Amanda also seeks deliverance from the present, but she does not rely on sexual promiscuity or alcohol to sustain her illusion as does Blanche. "She strikes out with all her power against her fate by clinging to the past as a shield" (Nelson 304). Amanda lives in two worlds: the pleasant dream of the past and the demanding reality of life in the present. She attempts to hold them together but soon realizes that they are both crumbling beneath her fingers. "Her instability is frighteningly apparent in her inability to sustain a relationship between her almost lucid moments of realism and her constant fantasizing" (Davis 192). Amanda vacillates between urging Laura to prepare for her many "gentlemen callers" and warning her that she must get training for a professional career. Although, like Blanche, she tries to escape reality most of the time, she also lives very positively in the real world, aware of her family's poverty and scratching for money by selling magazine subscriptions.

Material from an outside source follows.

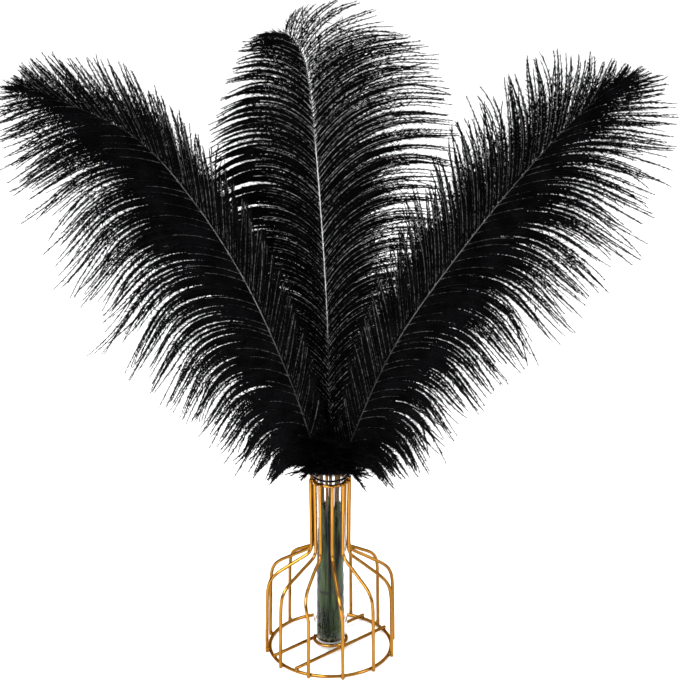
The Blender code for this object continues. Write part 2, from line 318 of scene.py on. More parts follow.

The lives of Williams' characters of Blanche and Amanda are stagnant. They are so lost in the past, whether for security or because of guilt, that their lives in the present are practically nonexistent. "They have built barriers between reality and illusion through their memories of the past, their Southern ideals, and their inability to cope with unpleasant situations" (Gobble 5). Blanche of Streetcar is trying to escape her recollections of a tragedy that has left her wallowing in solitude, eventually destroying her hopes for a future as well. Amanda from Menagerie, in comparison, is attempting to escape the present by reliving the past. Essentially, neither woman can successfully come to grips with the harshness of reality, and so, they submit to their illusions.